Fallon rejected TG’s jurisdiction objections and detailed its active involvement in the drywall markets of Virginia, Florida, and Louisiana; its active pursuit of business ties with local builders and suppliers; and its knowledge that its products were intended for use in the states’ residential construction efforts in the wake of Hurricane Katrina. “TG boasted about being a worldwide supplier of drywall and cited its business in the United States as an example,” wrote Fallon. “To reap these benefits and now claim hardship is a bit disingenuous.” Emphasizing the interests of the states affected by the defective drywall, Fallon added that “[i]n a ‘flat world’ in which we now live, markets are worldwide and it is now in everyone’s interest to discourage the manufacture and distribution of defective products.”
The state court ruling came in a Florida case in which a home builder sought to recoup the cost of repairing homes constructed with drywall that, according to the complaint, emitted foul odors and caused health problems for occupants. Miami-Dade County Circuit Judge Joseph Farina held that TG and TTP “had sufficient business dealings and contact in Florida to satisfy the exercise of jurisdiction.” Observing that TG and TTP were “intertwined at the level of daily operations,” Farina held that the companies were within the reach of Florida’s long-arm statute because they “actively courted” customers in Florida by inviting Florida business representatives to visit TG’s drywall factory in China, entering into distribution agreements with Florida companies through TTP to sell its products for home construction, and shipping drywall to those companies “with full knowledge of Florida as the ultimate destination.” (Lennar Homes v. Knauf Gips KG, No. 09-07901 (Fla., Miami-Dade Co. Cir. Aug. 31, 2012).)
Farina dismissed TG’s claim that defending the litigation in Florida would be too burdensome. “The evidence relating to damages is located in Florida, as are the parties and many witnesses. The state of Florida also has an interest in adjudicating disputes relating to torts or other wrongful acts either committed within its borders, or committed against its residents,” wrote Farina.
TG failed to persuade either judge that the default judgments entered against it—the result of its failure to answer either complaint—should be vacated. Fallon rejected the company’s defense of excusable neglect: “Whether or not TG’s defense is meritorious is speculative, especially since the court finds personal jurisdiction exists over TG and it has placed voluminous evidence before it indicating that TG manufactured and sold a defective product, placed this product into the stream of commerce, and profited from its sales.”

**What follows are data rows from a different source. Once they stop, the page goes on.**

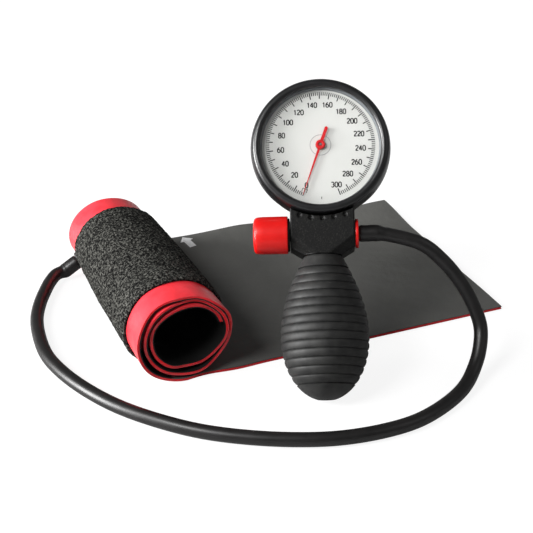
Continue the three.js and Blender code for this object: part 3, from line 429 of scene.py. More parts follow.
def smooth_line(points, per_span):
    """Centripetal Catmull-Rom: between two points, the cubic whose slopes come from the uneven
    spans on both sides, h00 a + h10 slope_a + h01 b + h11 slope_b."""
    points = np.asarray(points, float)
    padded = np.vstack([2 * points[0] - points[1], points, 2 * points[-1] - points[-2]])
    span = np.linalg.norm(np.diff(padded, axis=0), axis=1)[:, None] ** 0.5
    before, here, after = span[:-2], span[1:-1], span[2:]
    p0, p1, p2, p3 = padded[:-3], padded[1:-2], padded[2:-1], padded[3:]
    slope_1 = ((p1 - p0) / before - (p2 - p0) / (before + here) + (p2 - p1) / here) * here
    slope_2 = ((p2 - p1) / here - (p3 - p1) / (here + after) + (p3 - p2) / after) * here
    t = (np.arange(per_span) / per_span)[None, :, None]
    p1, p2, slope_1, slope_2 = (a[:, None] for a in (p1, p2, slope_1, slope_2))
    curve = ((2 * t**3 - 3 * t**2 + 1) * p1 + (t**3 - 2 * t**2 + t) * slope_1
             + (3 * t**2 - 2 * t**3) * p2 + (t**3 - t**2) * slope_2)
    return np.vstack([curve.reshape(-1, 3), points[-1:]])


def swept(line, radii, sides):
    """Circles of the given radii carried along a line that is never upright: each ring lies in the
    plane of side = line x up and top = side x line."""
    tangent = unit(np.gradient(line, axis=0))
    side = unit(np.cross(tangent, (0, 0, 1)))
    top = np.cross(side, tangent)
    turn = circle(sides)[..., None]
    radii = np.broadcast_to(radii, len(line))[:, None, None]
    return line[:, None] + radii * (np.cos(turn) * side[:, None] + np.sin(turn) * top[:, None])


def hose_line():
    """From the barb's axis on the neck, along the route, to the port's axis on the roll."""
    barb = on_handset([(x, BULB_DEPTH, AIR_AXIS)
                       for x in (HOSE_FACE, HOSE_FACE + 4.5, HOSE_FACE + 9)])
    ends = [PORT_PLACE + away * PORT_OUT for away in (11.1, 6.6, 2.1)]
    return smooth_line(np.vstack([barb / MM, HOSE_ROUTE, ends]), 14)


hose_path = hose_line()
along = np.concatenate([[0], np.cumsum(np.linalg.norm(np.diff(hose_path, axis=0), axis=1))])
swell = 0.6 * smooth(np.clip((NIPPLE + 3 - from_ends(along)) / 3, 0, 1))
worn_edge = 0.25 * np.clip(1 - from_ends(along), 0, 1)
stretched = 0.85 * np.clip(NIPPLE + 1 - from_ends(along), 0, 1)
rings = np.concatenate([swept(hose_path, HOSE_RADIUS + swell - worn_edge, HOSE_SIDES),
                        swept(hose_path, HOSE_BORE + stretched, HOSE_SIDES)[::-1]]) * MM
hose = new_piece("hose_tube", rings, grid_faces(len(rings), HOSE_SIDES, wrap_rows=True),
                 hose_rubber, "hose")

# %% [markdown]
# ## The studio
# The floor is a broad pale plane that glows a little where the camera sees it. A soft lamp on the
# left and above gives the long highlights on the bezel and the hose, a weaker one fills the right
# side, and a low one on the left draws the rims. The world is dim for the object and white for the
# camera.

# %% Floor, lamps and world
FLOOR_HALF, FLOOR_GAP = 4.0, 0.0002
FLOOR_GLOW, GLOW_SHARE = 1.46, 0.6
WORLD_LIGHT = 0.17
WHITE = (1, 1, 1, 1)


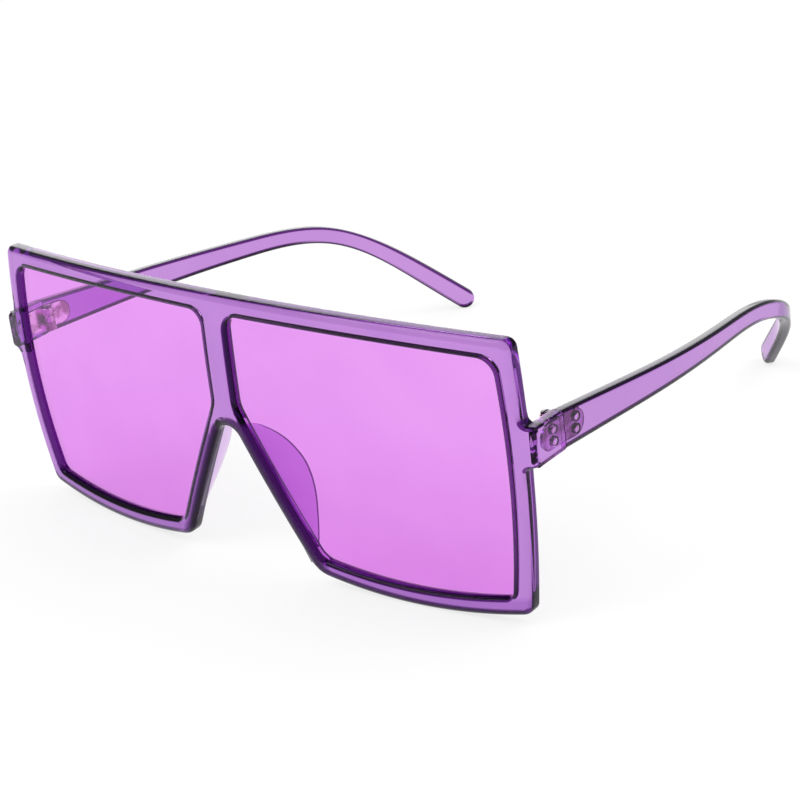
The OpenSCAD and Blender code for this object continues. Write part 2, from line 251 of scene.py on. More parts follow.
def bringTogether(target, others, how="UNION"):
    for other in others:
        mod = target.modifiers.new(how.lower(), "BOOLEAN")
        mod.operation, mod.solver, mod.object = how, "EXACT", other
    graph = bpy.context.evaluated_depsgraph_get()
    mesh = bpy.data.meshes.new_from_object(target.evaluated_get(graph))
    target.modifiers.clear()
    target.data = mesh
    shadeSoft(mesh)
    for other in others:
        bpy.data.objects.remove(other)


def blockMesh(name, low, high):
    # a plain block, to cut with or to join
    bm = bmesh.new()
    bmesh.ops.create_cube(bm, size=1)
    low, high = Vector(low), Vector(high)
    for v in bm.verts:
        v.co = Vector(a + (b - a) * (c + 0.5) for a, b, c in zip(low, high, v.co))
    return meshObject(name, bm)


def mirroredCopy(name, piece):
    mesh = piece.data.copy()
    mesh.name = name
    mesh.transform(Matrix.Scale(-1, 4, (1, 0, 0)))
    mesh.flip_normals()
    return placed(name, mesh)


# the front: one clear moulding with its end pieces and nose pads, in mm
# corner radii are shares of the rim beside them, and the inner edge takes a share of the outer one's swell
# the edge's rounding grows by a share up the nose edges and shrinks to one at the end pieces, each over so
# many mm
front = {"browWidth": 146, "footWidth": 143.4, "noseFootWidth": 37.8, "height": 64.6, "crown": 1.4,
         "footRise": 2.7, "sideSwell": 2.15, "nosePeak": 38.7, "archRadius": 3.75, "thick": 3.2,
         "ball": 385, "rimTop": 4.4, "rimSide": 3.9, "rimBottom": 3.6, "rimNose": 3.5, "bridge": 7.2,
         "edgeRound": 1.5, "edgeDeep": 1.2, "backRound": 0.4, "openingRound": 1.0, "lip": 0.1,
         "outerCorners": {"noseFoot": 1.8, "foot": 0.8, "brow": 0.5},
         "innerCorners": {"noseFoot": 1.2, "foot": 0.6, "brow": 0.9, "bridge": 0.75, "peak": 1.7},
         "innerSwells": {"foot": 0.8, "brow": 0.3},
         "noseMargin": (0.4, 0.5), "noseRounding": (0.4, 8), "endRounding": (0.5, 4)}
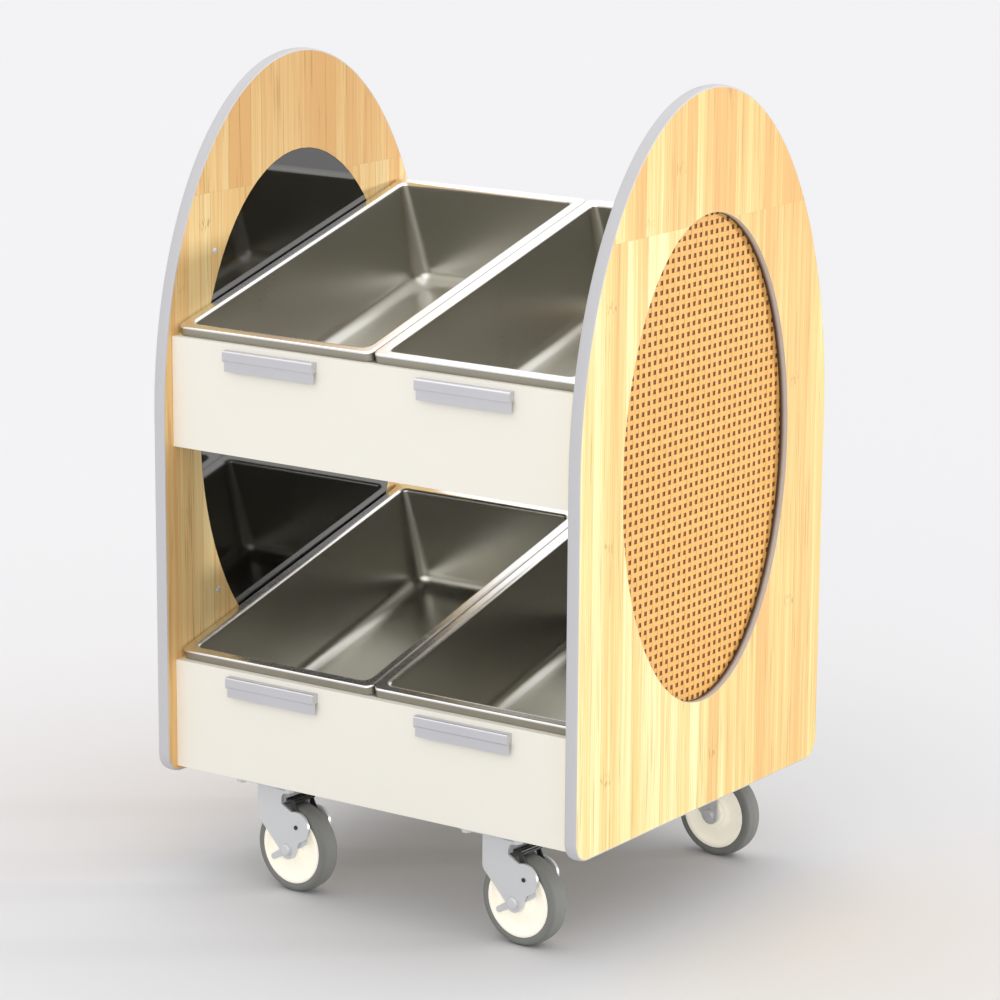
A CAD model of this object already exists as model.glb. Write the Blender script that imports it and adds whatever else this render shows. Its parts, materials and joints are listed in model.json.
"""Finishes a merchandising cart: bamboo sides with cane ovals, steel pans, boards and casters."""
import json
import logging
import math
from collections.abc import Callable, Iterator
from contextlib import contextmanager
from dataclasses import dataclass, field
from enum import Enum

import bmesh
import bpy
from mathutils import Matrix, Vector


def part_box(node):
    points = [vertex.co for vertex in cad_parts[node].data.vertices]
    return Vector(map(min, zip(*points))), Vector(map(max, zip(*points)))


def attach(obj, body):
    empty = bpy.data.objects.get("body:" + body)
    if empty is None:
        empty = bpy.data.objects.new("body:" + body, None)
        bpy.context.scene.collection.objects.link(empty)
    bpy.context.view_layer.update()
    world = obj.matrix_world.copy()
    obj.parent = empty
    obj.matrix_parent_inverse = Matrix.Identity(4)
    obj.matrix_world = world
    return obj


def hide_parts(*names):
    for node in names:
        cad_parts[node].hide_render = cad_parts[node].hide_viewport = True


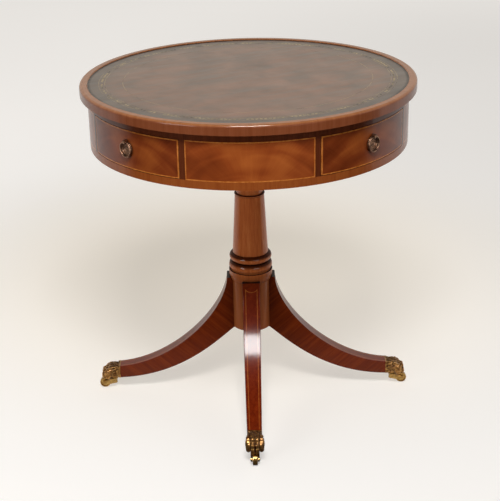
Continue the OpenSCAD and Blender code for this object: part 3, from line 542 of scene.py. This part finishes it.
def polar(radius, angle):
    """The x and y of a point at this distance and angle from the middle"""
    return radius * math.cos(angle), radius * math.sin(angle)


# %% Gilt lines
LEATHER_TOP = 632.8 * MM
LEAF_THICKNESS = 0.06 * MM
GILT_FOOT, GILT_HEAD = LEATHER_TOP - LEAF_THICKNESS, LEATHER_TOP + LEAF_THICKNESS
LINE_RADII = {226 * MM: 0.5 * MM, 258.5 * MM: 0.6 * MM, 269.5 * MM: 0.6 * MM}
ROUND_STEPS = 360
bm = bmesh.new()
for radius, width in LINE_RADII.items():
    inside, outside = radius - width / 2, radius + width / 2
    rings = []
    for r, z in ((inside, GILT_FOOT), (outside, GILT_FOOT), (outside, GILT_HEAD), (inside, GILT_HEAD)):
        turns = [2 * math.pi * i / ROUND_STEPS for i in range(ROUND_STEPS)]
        rings.append([bm.verts.new((*polar(r, a), z)) for a in turns])
    for a in range(4):
        for i in range(ROUND_STEPS):
            j, b = (i + 1) % ROUND_STEPS, (a + 1) % 4
            bm.faces.new((rings[a][i], rings[a][j], rings[b][j], rings[b][i]))
print("gilt lines:", len(LINE_RADII))

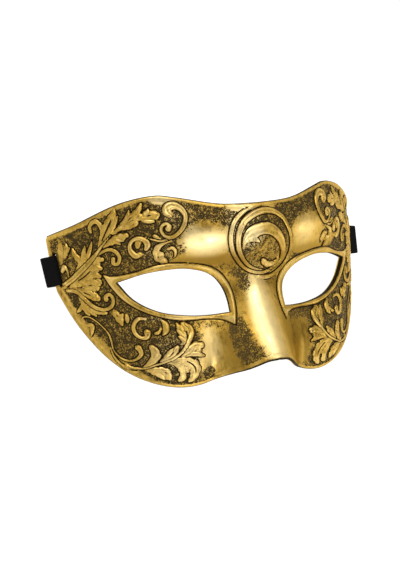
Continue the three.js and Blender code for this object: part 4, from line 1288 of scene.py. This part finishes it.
black_elastic, tree, shader = new_material("black_elastic_weave")
place = add_node(tree, "ShaderNodeTexCoord").outputs["Object"]
yarn_noise = noise_at(tree, place, YARN_SIZE, 3, 0.6)
thread_noise = noise_at(tree, place, THREAD_SIZE, 2)
yarn_share = soft_step(tree, yarn_noise, *YARN_LIMITS)
yarn_colour = mix_colours(tree, yarn_share, RUBBER_BLACK, YARN_BLACK)
weave_height = calculate(tree, "MULTIPLY_ADD", yarn_noise, 0.6, thread_noise)
weave_inputs = {"Strength": 0.5, "Distance": WEAVE_DEPTH * MM, "Height": weave_height}
weave = add_node(tree, "ShaderNodeBump", weave_inputs)
fill_inputs(tree, shader, {
    "Base Color": yarn_colour,
    "Roughness": 0.85,
    "Specular IOR Level": 0.06,
    "Sheen Weight": 0.01,
    "Sheen Roughness": 0.5,
    "Normal": weave.outputs[0],
})
for name, strap in straps.items():
    strap.data.materials.append(black_elastic)
    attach(strap, "root")
    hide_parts("strap_loop_" + name)
print("nodes in the elastic:", len(tree.nodes))

# %% [markdown]
# ## Floor and light
#
# The photograph is a cut-out on plain white. A pale floor that glows by itself keeps the
# ground white, without a hard shadow. Gold shows what it mirrors, so the light comes from
# seven large soft panels. Those for the brow, the ridge of the nose, the sides and the low
# right cheek stand where these places mirror them towards the camera. A weak one fills in
# from the camera's right, and one stands over the forehead for its upper edge.

# %% A plain pale floor
FLOOR_HALF, FLOOR_LEVEL = 3000, -0.02
FLOOR_GREY, FLOOR_GLOW = (0.25, 0.25, 0.25, 1), 0.95
WHITE = (1, 1, 1, 1)

floor_corners = [(-1, -1), (1, -1), (1, 1), (-1, 1)]
floor_places = np.array([(x * FLOOR_HALF, y * FLOOR_HALF, FLOOR_LEVEL) for x, y in floor_corners])
floor = mesh_object("studio_floor", floor_places, np.array([[0, 1, 2, 3]]))
pale_floor, tree, shader = new_material("pale_floor")
fill_inputs(tree, shader, {
    "Base Color": FLOOR_GREY,
    "Roughness": 0.9,
    "Emission Color": WHITE,
    "Emission Strength": FLOOR_GLOW,
})
floor.data.materials.append(pale_floor)
floor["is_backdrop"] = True
print("floor width in metres:", 2 * FLOOR_HALF * MM)

# %% Soft panels and an even surround
FACE_CENTRE = np.array([0.0, 5.0, 45.0])
PANEL_DISTANCE = 900
SURROUND = 0.27
# Direction from the mask, width and power of each panel.
PANELS = {
    "brow_panel": ((-0.1, -0.92, 0.37), 520, 2.6),
    "ridge_panel": ((0.2, 0.05, 0.97), 560, 2.8),
    "side_panel": ((-0.85, -0.25, 0.45), 450, 0.8),
    "right_panel": ((0.85, 0.3, 0.43), 900, 1.2),
    "low_panel": ((0.87, -0.47, 0.16), 420, 1.25),
    "fill_panel": ((0.28, -0.62, 0.73), 420, 0.9),
    "top_panel": ((-0.42, 0.36, 0.83), 420, 3.2),
}


def soft_panel(name, direction, size, power):
    """A round light that faces the mask from a direction."""
    data = bpy.data.lights.new(name, "AREA")
    data.shape = "DISK"
    data.size = size * MM
    data.energy = power
    panel = bpy.data.objects.new(name, data)
    bpy.context.scene.collection.objects.link(panel)
    way = Vector(direction).normalized()
    panel.location = (Vector(FACE_CENTRE) + way * PANEL_DISTANCE) * MM
    panel.rotation_euler = way.to_track_quat("Z", "Y").to_euler()


for name, (direction, size, power) in PANELS.items():
    soft_panel(name, direction, size, power)
print("panels:", len(PANELS))

world = bpy.data.worlds.new("studio")
bpy.context.scene.world = world
world.use_nodes = True
background = world.node_tree.nodes["Background"]
background.inputs["Color"].default_value = WHITE
background.inputs["Strength"].default_value = SURROUND
bpy.context.scene.view_settings.view_transform = "Standard"

# %% [markdown]
# ## The size of both boxes
#
# The finer shapes may not outgrow the model, so both boxes are printed.

# %% Print both boxes
view_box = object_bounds()
boxes = {"cad": [list(corner) for corner in cad_box], "visual": [list(corner) for corner in view_box]}
for name, (low, high) in boxes.items():
    print(name, "box in mm:", [round((b - a) / MM, 1) for a, b in zip(low, high)])
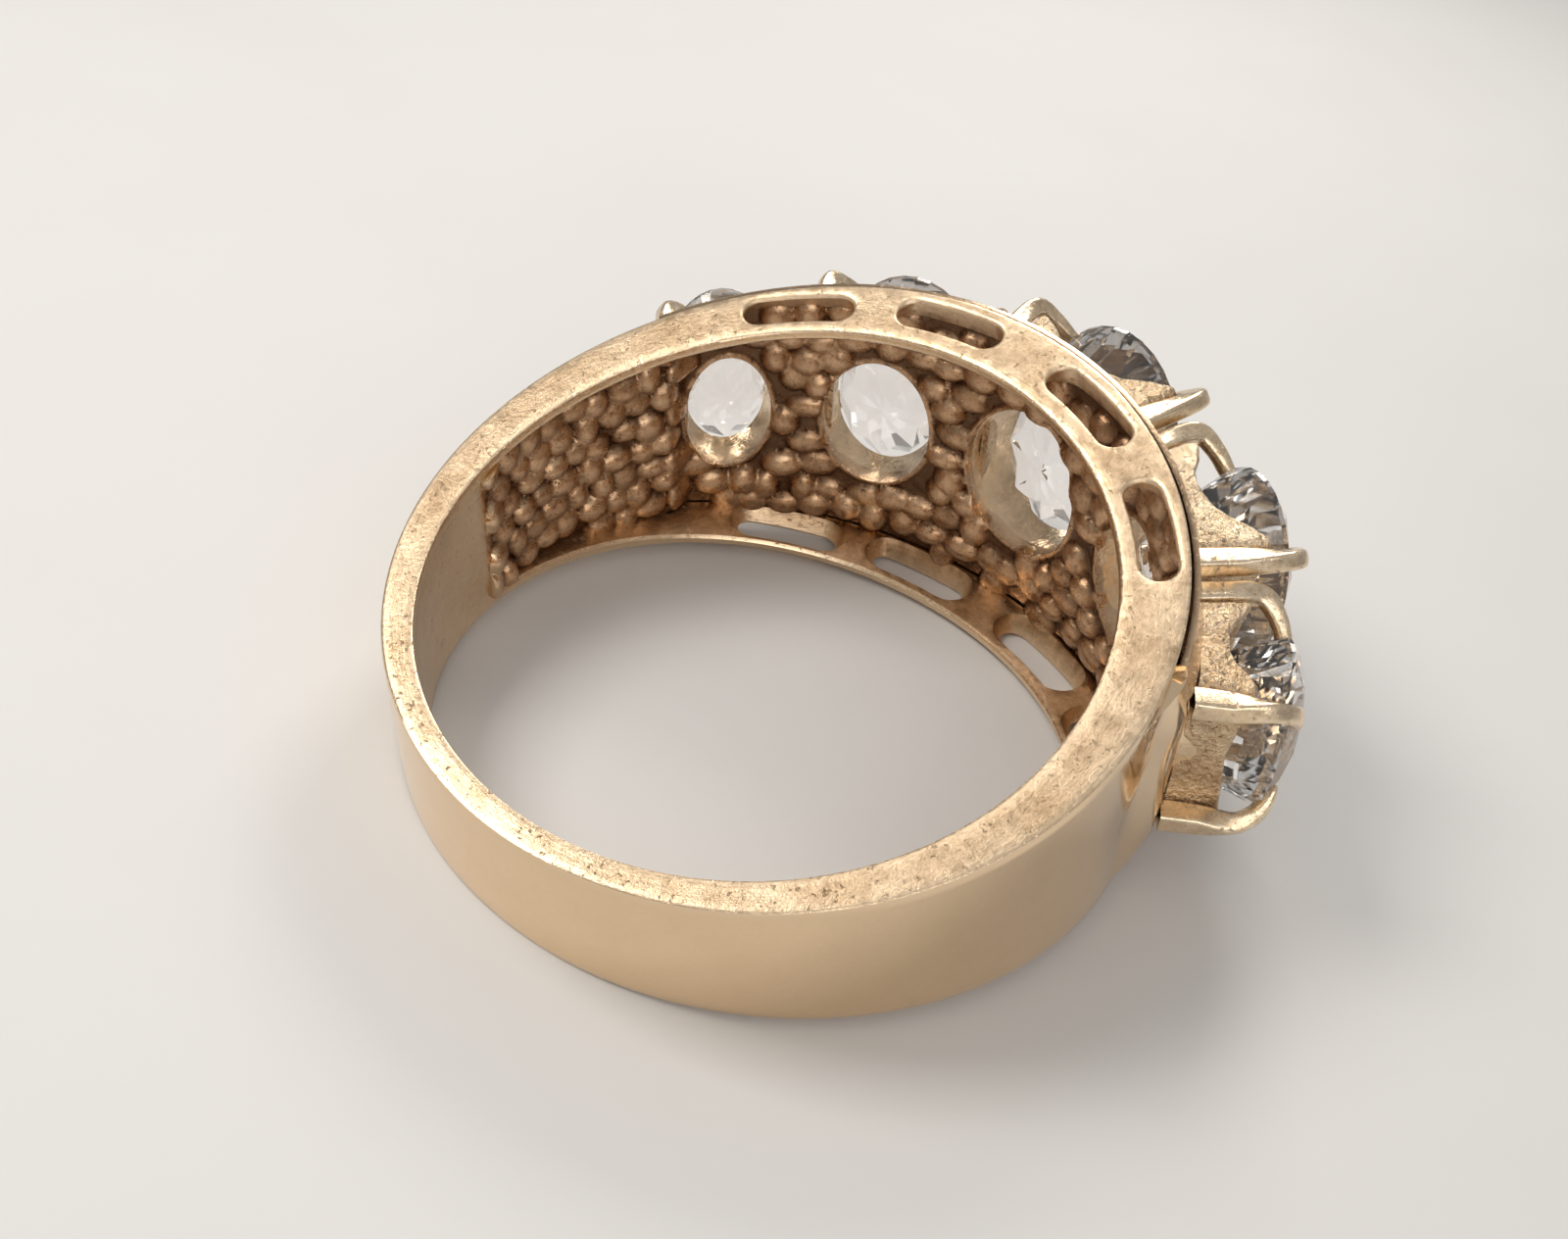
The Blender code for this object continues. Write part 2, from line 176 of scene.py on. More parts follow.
SECOND_ANGLE = pitch(CENTRE, SECOND)
END_ANGLE = SECOND_ANGLE + pitch(SECOND, END)
STONES = [
    place_stone("left_end", END_ANGLE, END),
    place_stone("left_second", SECOND_ANGLE, SECOND),
    place_stone("centre", 0.0, CENTRE),
    place_stone("right_second", -SECOND_ANGLE, SECOND),
    place_stone("right_end", -END_ANGLE, END),
]
END_REACH = END["width"] / 2 + END_CLAW_OFFSET + CLAW_WIDTH / 2 + HEAD_MARGIN
HEAD_HALF_ANGLE = END_ANGLE + math.degrees(END_REACH / plate_outer_radius(END_ANGLE))
RECESS_END = HEAD_HALF_ANGLE + RECESS_SWEEP


def polar(radius, angle, z=0.0):
    turn = math.radians(angle)
    return Vector((radius * math.cos(turn), radius * math.sin(turn), z))


def local(stone, x, y, z):
    """Point given outward, along the band and across it, in a stone's own frame."""
    return Matrix.Rotation(math.radians(stone.angle), 3, 'Z') @ Vector((x, y, z))


def flat_line():
    """Slope and height of the plane of the flats cut for the ring to lie on."""
    front = outer_radius(0)
    back = -outer_radius(180)
    slope = (half_width(front) - half_width(back)) / (front - back)
    return slope, half_width(back) - slope * back - FLAT_DEPTH


def ring_to_world():
    """The ring's own frame in the CAD model, found from the centre stone."""
    tilt = math.atan(flat_line()[0])
    outward = Vector((math.cos(tilt), 0, math.sin(tilt)))
    axis = Vector((-math.sin(tilt), 0, math.cos(tilt)))
    corners = [vertex.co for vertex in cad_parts["stone_centre"].data.vertices]
    depths = [corner.dot(outward) for corner in corners]
    heights = [corner.dot(axis) for corner in corners]
    stone = STONES[2]
    culet = stone.girdle - (GIRDLE_THICKNESS + PAVILION_DEPTH) * stone.width
    along = min(depths) - culet * MM
    across = (min(heights) + max(heights)) / 2
    place = Matrix.Translation(outward * along + axis * across)
    return place @ Matrix.Rotation(-tilt, 4, 'Y') @ Matrix.Scale(MM, 4)


TO_WORLD = ring_to_world()


def smooth_share(value, start, end):
    """0 before start and 1 after end, with an eased ramp between them."""
    share = min(1.0, max(0.0, (value - start) / (end - start)))
    return share * share * (3 - 2 * share)


# ---------------- mesh helpers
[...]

Farina similarly dismissed the company’s arguments that TG reasonably believed that Florida courts had no jurisdiction, as well as its claim that “it lacked sufficient mastery of the English language” to fully understand the legal documents. He noted that a translated complaint was also served on the company.
Attorney Russ Herman of New Orleans, liaison counsel for plaintiffs in the MDL, called the decisions “monumental” and a welcome development “for the more than 3,000 innocent residential owners whose properties have been needlessly damaged by imported drywall.” Herman said Taishan could appeal Fallon’s ruling to the Fifth Circuit, but suggested that the company could “come to the table while the appeal is pending and balance the scales” in a manner consistent with a previous drywall settlement approved in 2011. Fallon oversaw a settlement in that case with another defendant in the MDL, Germany’s Knauf International, for the manufacture of defective drywall by its Chinese subsidiary. The settlement was reported to be worth as much as $1 billion.
As a final option, Herman said, “[Taishan Gypsum] can walk away, go home to China and say arrogantly ‘you can’t touch us here, we’re protected by the government.’” In that event, Herman added, “we intend to pursue these cases until we have exhausted all remedies, including seizing Chinese assets in the United States.”